**WORK REQUIRED:** Make an exact copy of all the data.

**SOURCE MATERIAL:**
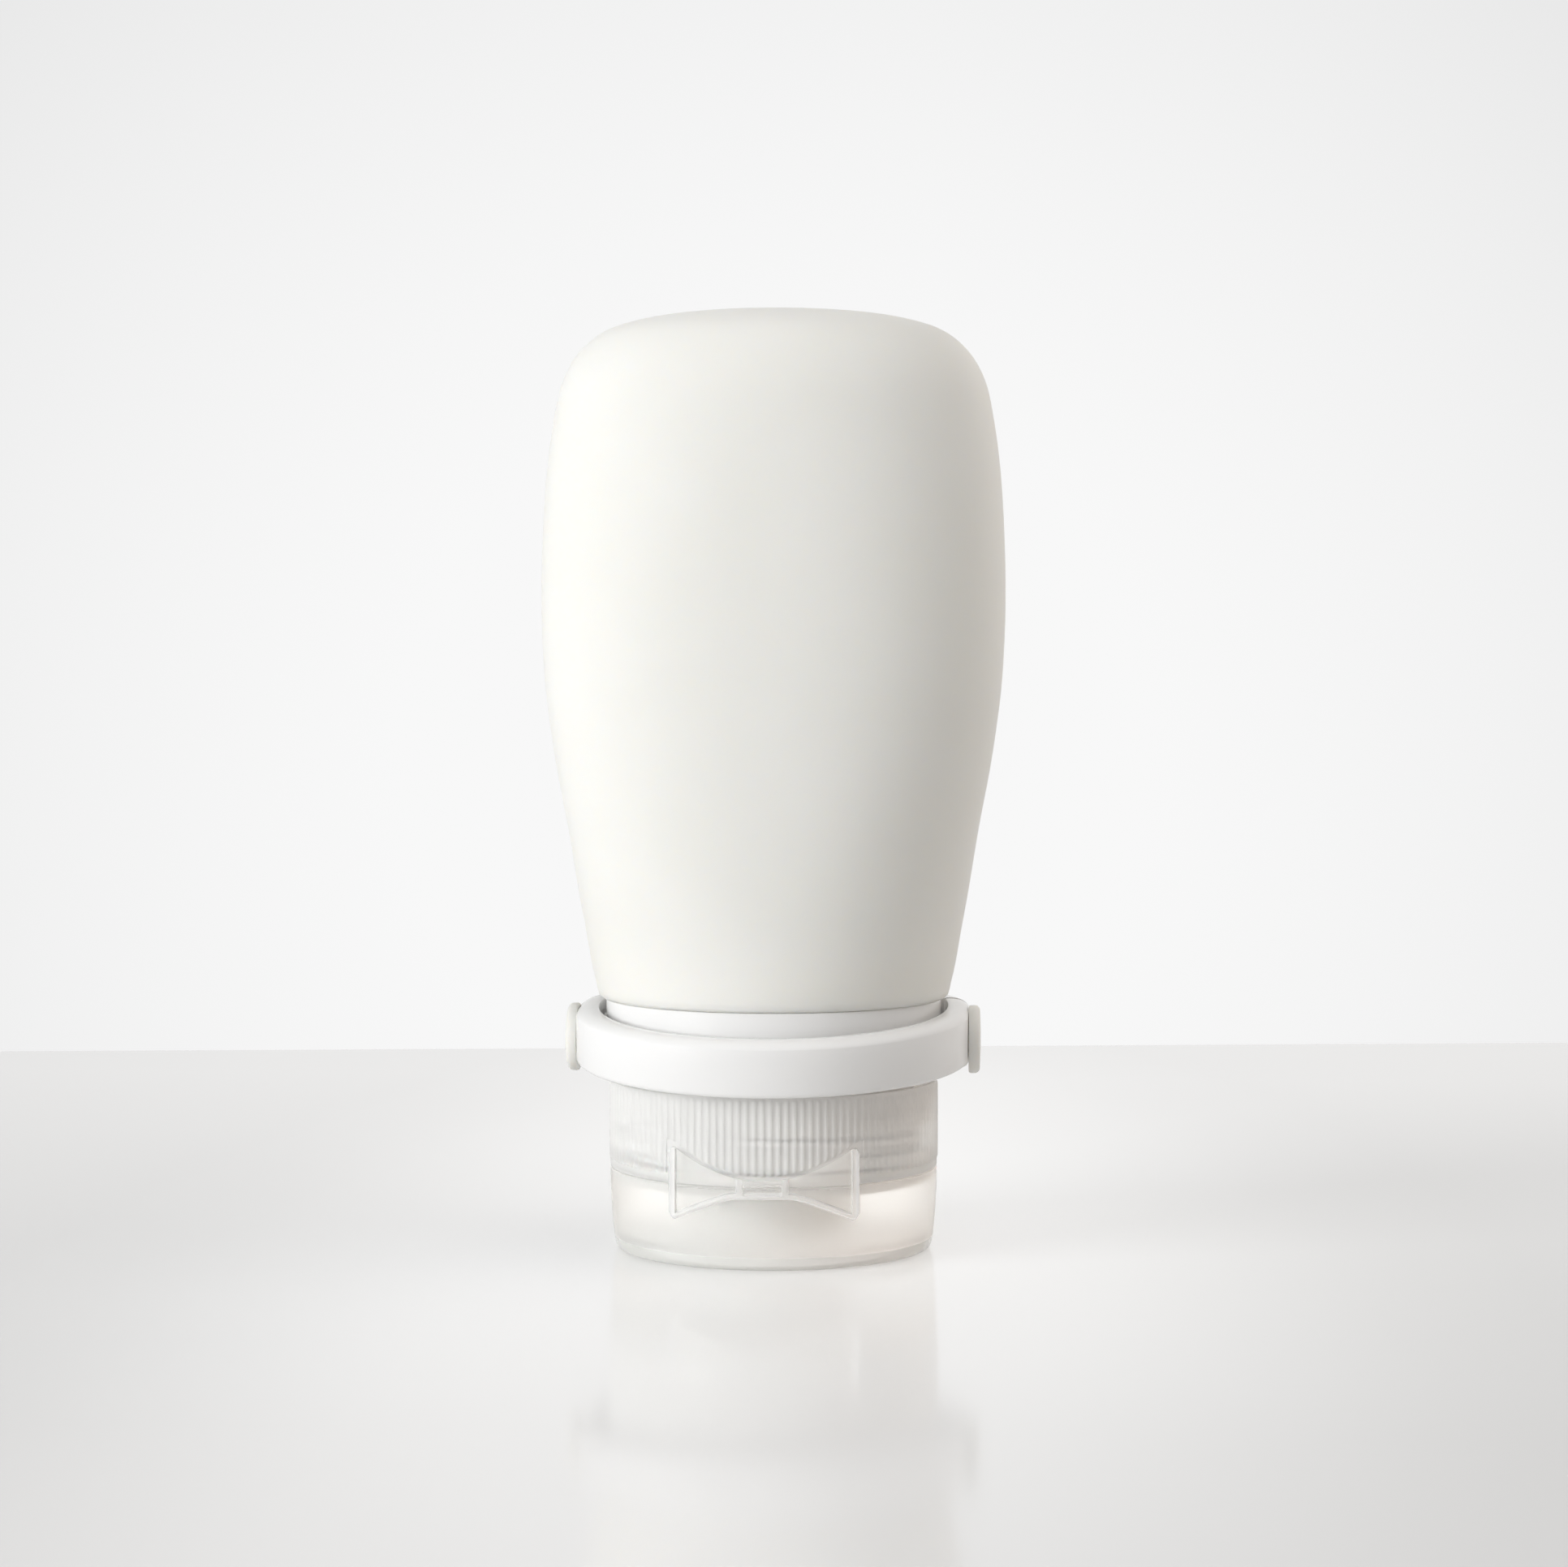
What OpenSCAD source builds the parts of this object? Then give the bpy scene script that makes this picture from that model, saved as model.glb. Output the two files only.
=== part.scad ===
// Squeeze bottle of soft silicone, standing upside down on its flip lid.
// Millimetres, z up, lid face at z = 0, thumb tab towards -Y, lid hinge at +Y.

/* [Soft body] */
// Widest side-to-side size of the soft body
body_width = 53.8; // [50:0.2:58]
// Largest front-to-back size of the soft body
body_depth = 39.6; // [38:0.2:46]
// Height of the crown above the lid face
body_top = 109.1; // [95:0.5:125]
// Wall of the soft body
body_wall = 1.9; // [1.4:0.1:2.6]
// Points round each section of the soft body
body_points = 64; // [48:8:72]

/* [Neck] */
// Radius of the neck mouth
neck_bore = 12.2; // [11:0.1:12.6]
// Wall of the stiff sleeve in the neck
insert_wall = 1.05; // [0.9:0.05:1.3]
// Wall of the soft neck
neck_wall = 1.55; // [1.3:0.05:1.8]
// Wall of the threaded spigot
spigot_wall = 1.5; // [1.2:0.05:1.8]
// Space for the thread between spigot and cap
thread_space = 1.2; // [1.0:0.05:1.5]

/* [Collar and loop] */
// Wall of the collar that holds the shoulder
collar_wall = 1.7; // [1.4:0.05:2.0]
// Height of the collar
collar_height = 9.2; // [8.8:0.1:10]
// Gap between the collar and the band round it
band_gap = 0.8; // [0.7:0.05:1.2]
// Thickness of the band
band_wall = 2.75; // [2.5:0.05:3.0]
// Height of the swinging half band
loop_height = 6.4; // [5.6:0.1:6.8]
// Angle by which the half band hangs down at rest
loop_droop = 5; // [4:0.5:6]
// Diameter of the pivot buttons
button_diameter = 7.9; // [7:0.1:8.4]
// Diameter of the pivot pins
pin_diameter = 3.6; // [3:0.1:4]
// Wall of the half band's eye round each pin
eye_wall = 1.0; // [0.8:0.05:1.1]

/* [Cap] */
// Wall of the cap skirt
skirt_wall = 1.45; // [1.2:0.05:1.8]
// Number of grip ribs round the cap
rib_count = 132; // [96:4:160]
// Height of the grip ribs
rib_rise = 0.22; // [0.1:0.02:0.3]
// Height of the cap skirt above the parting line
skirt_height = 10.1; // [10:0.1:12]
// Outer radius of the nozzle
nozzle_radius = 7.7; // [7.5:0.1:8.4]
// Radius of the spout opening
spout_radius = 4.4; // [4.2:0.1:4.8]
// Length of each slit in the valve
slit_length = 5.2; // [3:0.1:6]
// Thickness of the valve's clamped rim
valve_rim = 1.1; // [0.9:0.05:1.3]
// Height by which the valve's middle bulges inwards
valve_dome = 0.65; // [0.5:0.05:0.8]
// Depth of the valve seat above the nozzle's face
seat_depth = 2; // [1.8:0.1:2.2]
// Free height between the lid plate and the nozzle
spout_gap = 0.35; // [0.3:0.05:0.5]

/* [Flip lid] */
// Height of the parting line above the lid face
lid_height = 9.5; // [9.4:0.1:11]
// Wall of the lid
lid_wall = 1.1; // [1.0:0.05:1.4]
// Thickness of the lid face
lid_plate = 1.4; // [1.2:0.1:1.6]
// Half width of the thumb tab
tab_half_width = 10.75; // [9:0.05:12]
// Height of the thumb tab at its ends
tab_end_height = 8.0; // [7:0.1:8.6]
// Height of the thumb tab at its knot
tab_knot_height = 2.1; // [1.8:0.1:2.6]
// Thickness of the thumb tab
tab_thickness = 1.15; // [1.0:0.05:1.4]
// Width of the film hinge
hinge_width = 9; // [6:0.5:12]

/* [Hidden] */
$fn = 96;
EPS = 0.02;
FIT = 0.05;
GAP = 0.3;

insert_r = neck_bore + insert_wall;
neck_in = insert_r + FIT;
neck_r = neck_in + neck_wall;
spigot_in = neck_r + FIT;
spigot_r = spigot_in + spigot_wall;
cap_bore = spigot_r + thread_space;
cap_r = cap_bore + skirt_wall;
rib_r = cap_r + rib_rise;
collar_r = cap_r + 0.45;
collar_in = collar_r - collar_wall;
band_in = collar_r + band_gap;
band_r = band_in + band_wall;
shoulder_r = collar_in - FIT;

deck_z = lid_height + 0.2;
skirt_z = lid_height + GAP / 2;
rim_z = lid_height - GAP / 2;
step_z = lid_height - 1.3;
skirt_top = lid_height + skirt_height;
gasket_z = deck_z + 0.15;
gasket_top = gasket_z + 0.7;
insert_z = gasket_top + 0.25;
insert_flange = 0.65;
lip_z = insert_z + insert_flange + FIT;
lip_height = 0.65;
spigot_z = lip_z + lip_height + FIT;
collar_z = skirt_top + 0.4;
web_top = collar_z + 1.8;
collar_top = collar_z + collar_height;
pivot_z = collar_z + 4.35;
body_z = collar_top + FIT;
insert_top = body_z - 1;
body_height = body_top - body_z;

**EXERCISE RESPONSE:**
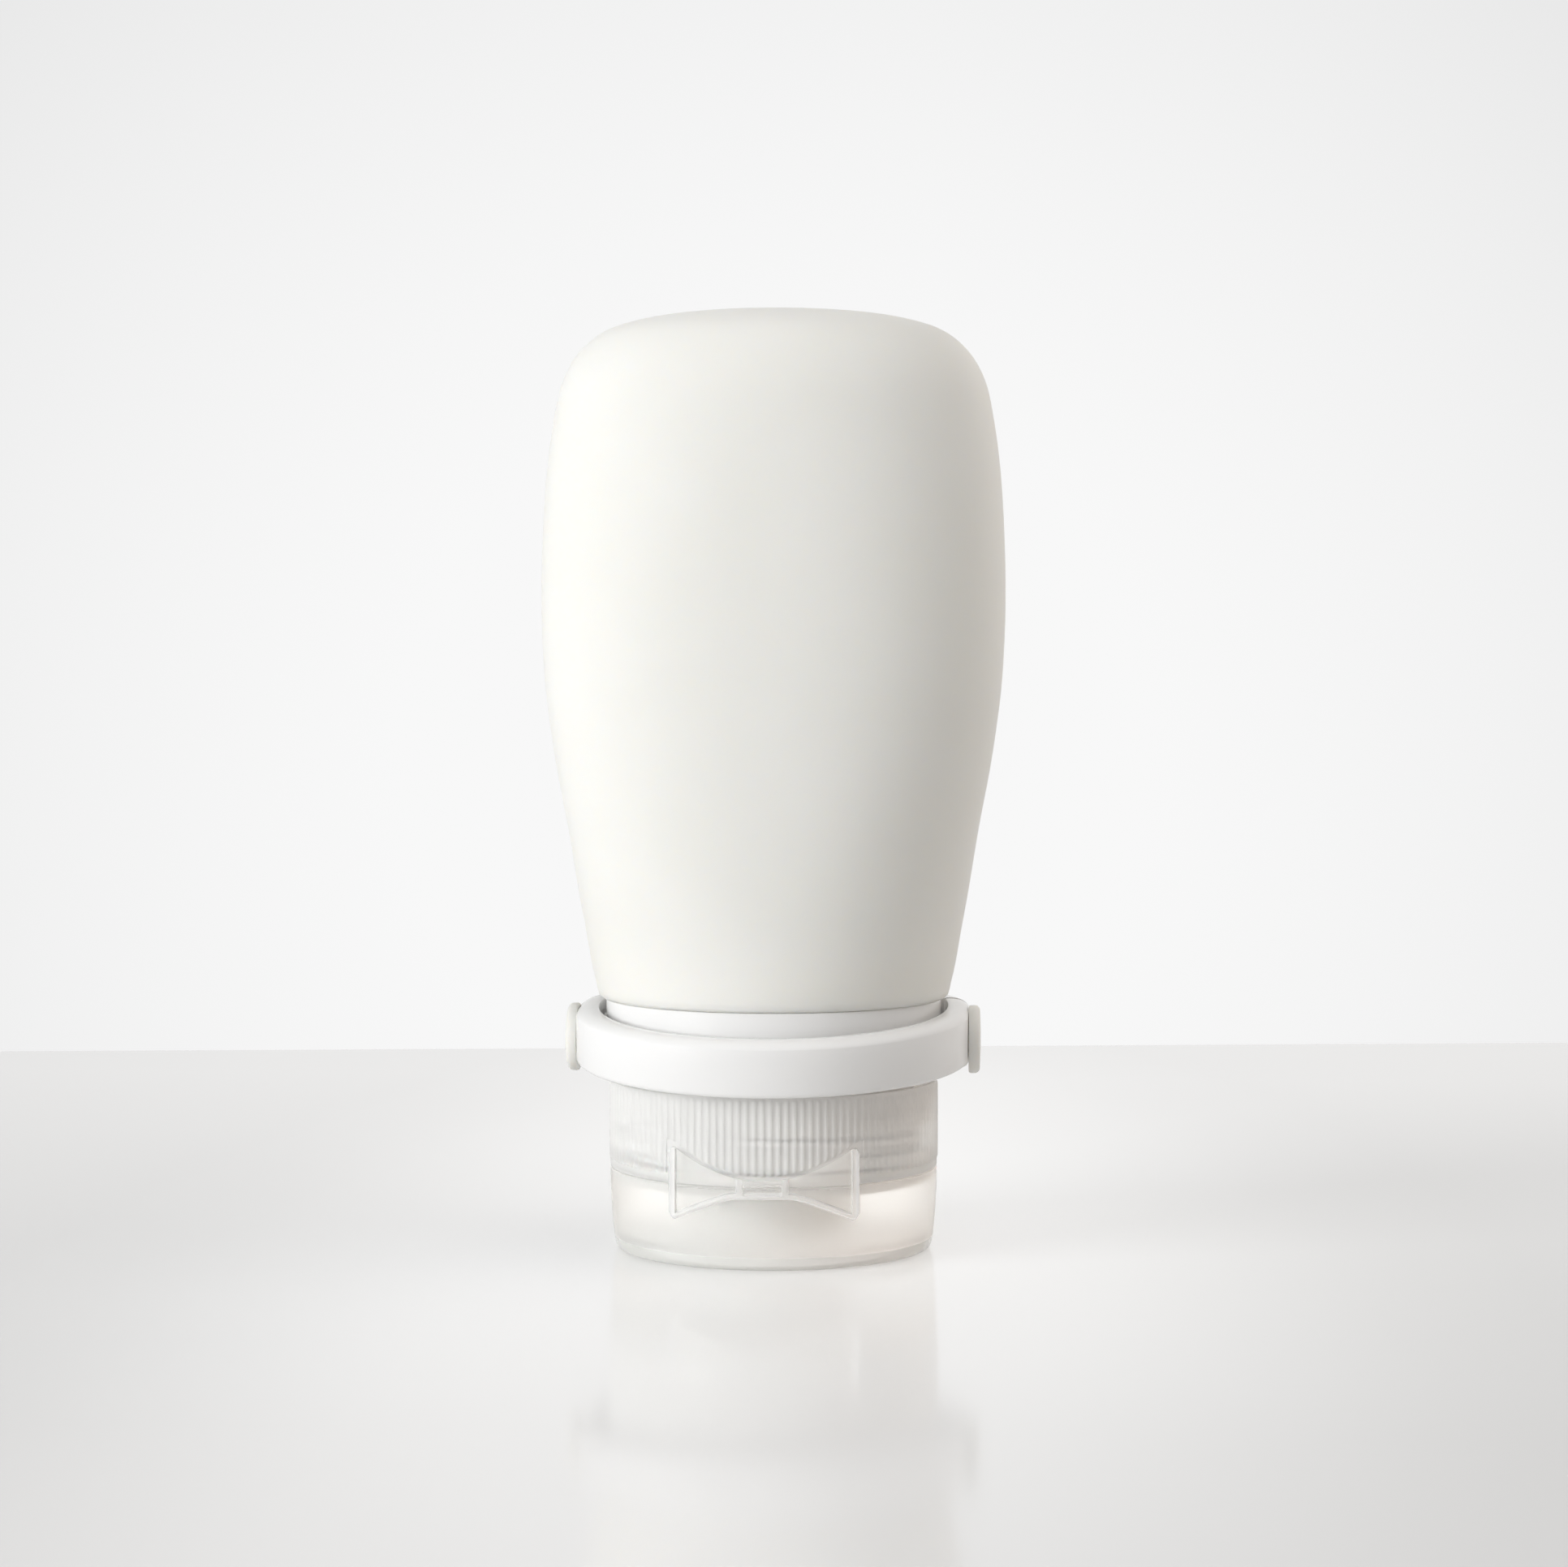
What OpenSCAD source builds the parts of this object? Then give the bpy scene script that makes this picture from that model, saved as model.glb. Output the two files only.
=== part.scad ===
// Squeeze bottle of soft silicone, standing upside down on its flip lid.
// Millimetres, z up, lid face at z = 0, thumb tab towards -Y, lid hinge at +Y.

/* [Soft body] */
// Widest side-to-side size of the soft body
body_width = 53.8; // [50:0.2:58]
// Largest front-to-back size of the soft body
body_depth = 39.6; // [38:0.2:46]
// Height of the crown above the lid face
body_top = 109.1; // [95:0.5:125]
// Wall of the soft body
body_wall = 1.9; // [1.4:0.1:2.6]
// Points round each section of the soft body
body_points = 64; // [48:8:72]

/* [Neck] */
// Radius of the neck mouth
neck_bore = 12.2; // [11:0.1:12.6]
// Wall of the stiff sleeve in the neck
insert_wall = 1.05; // [0.9:0.05:1.3]
// Wall of the soft neck
neck_wall = 1.55; // [1.3:0.05:1.8]
// Wall of the threaded spigot
spigot_wall = 1.5; // [1.2:0.05:1.8]
// Space for the thread between spigot and cap
thread_space = 1.2; // [1.0:0.05:1.5]

/* [Collar and loop] */
// Wall of the collar that holds the shoulder
collar_wall = 1.7; // [1.4:0.05:2.0]
// Height of the collar
collar_height = 9.2; // [8.8:0.1:10]
// Gap between the collar and the band round it
band_gap = 0.8; // [0.7:0.05:1.2]
// Thickness of the band
band_wall = 2.75; // [2.5:0.05:3.0]
// Height of the swinging half band
loop_height = 6.4; // [5.6:0.1:6.8]
// Angle by which the half band hangs down at rest
loop_droop = 5; // [4:0.5:6]
// Diameter of the pivot buttons
button_diameter = 7.9; // [7:0.1:8.4]
// Diameter of the pivot pins
pin_diameter = 3.6; // [3:0.1:4]
// Wall of the half band's eye round each pin
eye_wall = 1.0; // [0.8:0.05:1.1]

/* [Cap] */
// Wall of the cap skirt
skirt_wall = 1.45; // [1.2:0.05:1.8]
// Number of grip ribs round the cap
rib_count = 132; // [96:4:160]
// Height of the grip ribs
rib_rise = 0.22; // [0.1:0.02:0.3]
// Height of the cap skirt above the parting line
skirt_height = 10.1; // [10:0.1:12]
// Outer radius of the nozzle
nozzle_radius = 7.7; // [7.5:0.1:8.4]
// Radius of the spout opening
spout_radius = 4.4; // [4.2:0.1:4.8]
// Length of each slit in the valve
slit_length = 5.2; // [3:0.1:6]
// Thickness of the valve's clamped rim
valve_rim = 1.1; // [0.9:0.05:1.3]
// Height by which the valve's middle bulges inwards
valve_dome = 0.65; // [0.5:0.05:0.8]
// Depth of the valve seat above the nozzle's face
seat_depth = 2; // [1.8:0.1:2.2]
// Free height between the lid plate and the nozzle
spout_gap = 0.35; // [0.3:0.05:0.5]

/* [Flip lid] */
// Height of the parting line above the lid face
lid_height = 9.5; // [9.4:0.1:11]
// Wall of the lid
lid_wall = 1.1; // [1.0:0.05:1.4]
// Thickness of the lid face
lid_plate = 1.4; // [1.2:0.1:1.6]
// Half width of the thumb tab
tab_half_width = 10.75; // [9:0.05:12]
// Height of the thumb tab at its ends
tab_end_height = 8.0; // [7:0.1:8.6]
// Height of the thumb tab at its knot
tab_knot_height = 2.1; // [1.8:0.1:2.6]
// Thickness of the thumb tab
tab_thickness = 1.15; // [1.0:0.05:1.4]
// Width of the film hinge
hinge_width = 9; // [6:0.5:12]

/* [Hidden] */
$fn = 96;
EPS = 0.02;
FIT = 0.05;
GAP = 0.3;

insert_r = neck_bore + insert_wall;
neck_in = insert_r + FIT;
neck_r = neck_in + neck_wall;
spigot_in = neck_r + FIT;
spigot_r = spigot_in + spigot_wall;
cap_bore = spigot_r + thread_space;
cap_r = cap_bore + skirt_wall;
rib_r = cap_r + rib_rise;
collar_r = cap_r + 0.45;
collar_in = collar_r - collar_wall;
band_in = collar_r + band_gap;
band_r = band_in + band_wall;
shoulder_r = collar_in - FIT;

deck_z = lid_height + 0.2;
skirt_z = lid_height + GAP / 2;
rim_z = lid_height - GAP / 2;
step_z = lid_height - 1.3;
skirt_top = lid_height + skirt_height;
gasket_z = deck_z + 0.15;
gasket_top = gasket_z + 0.7;
insert_z = gasket_top + 0.25;
insert_flange = 0.65;
lip_z = insert_z + insert_flange + FIT;
lip_height = 0.65;
spigot_z = lip_z + lip_height + FIT;
collar_z = skirt_top + 0.4;
web_top = collar_z + 1.8;
collar_top = collar_z + collar_height;
pivot_z = collar_z + 4.35;
body_z = collar_top + FIT;
insert_top = body_z - 1;
body_height = body_top - body_z;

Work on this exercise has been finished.